Sethi also detailed that Drop 2 has been “a month in the making” and that “we didn’t give ourselves a time constraint” like this first collection but to allow the process of creation to occur organically.
The blossoming of Web3 digital communities, originally on Clubhouse and now predominately on Twitter, has empowered what Wang refers to as the “power of network effects” to occur.

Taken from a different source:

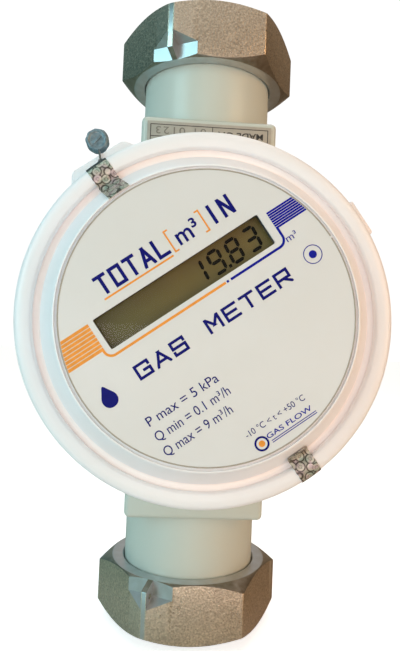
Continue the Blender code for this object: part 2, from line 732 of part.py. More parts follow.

In other words, the easily-accessible and rapidly-scalable capacity for influencers and luminaries to catalyze social and cultural innovation within the space.
“I think what made Reli3f interesting to a lot of people was that it wasn’t just a use case for freedom to transact via crypto or even a use case for using art to donate, but a use case for how the community can be called upon, almost at a moment’s notice, to act,” said Wang
Specifying the principles of both investment and social DAOs, Wang shared an insightful perspective that DAOs “don’t have to exist forever, or for the long-term,” continuing to say that “sometimes, DAOs can be really effective at putting out a use case or doing something toward a specific goal at a specific moment in time, and then afterward either disband or slow things down until they are needed again.”
He cited Constitution DAO as a prime example of an initiative founded solely to purchase the United States constitution. Although unsuccessful in their first endeavor, they could utilize the oscillating nature of their model to reform if and when required.
With that ideology in mind, he concluded the conversation by saying, “I think Reli3f can help build the future, but it doesn’t have to be the future.”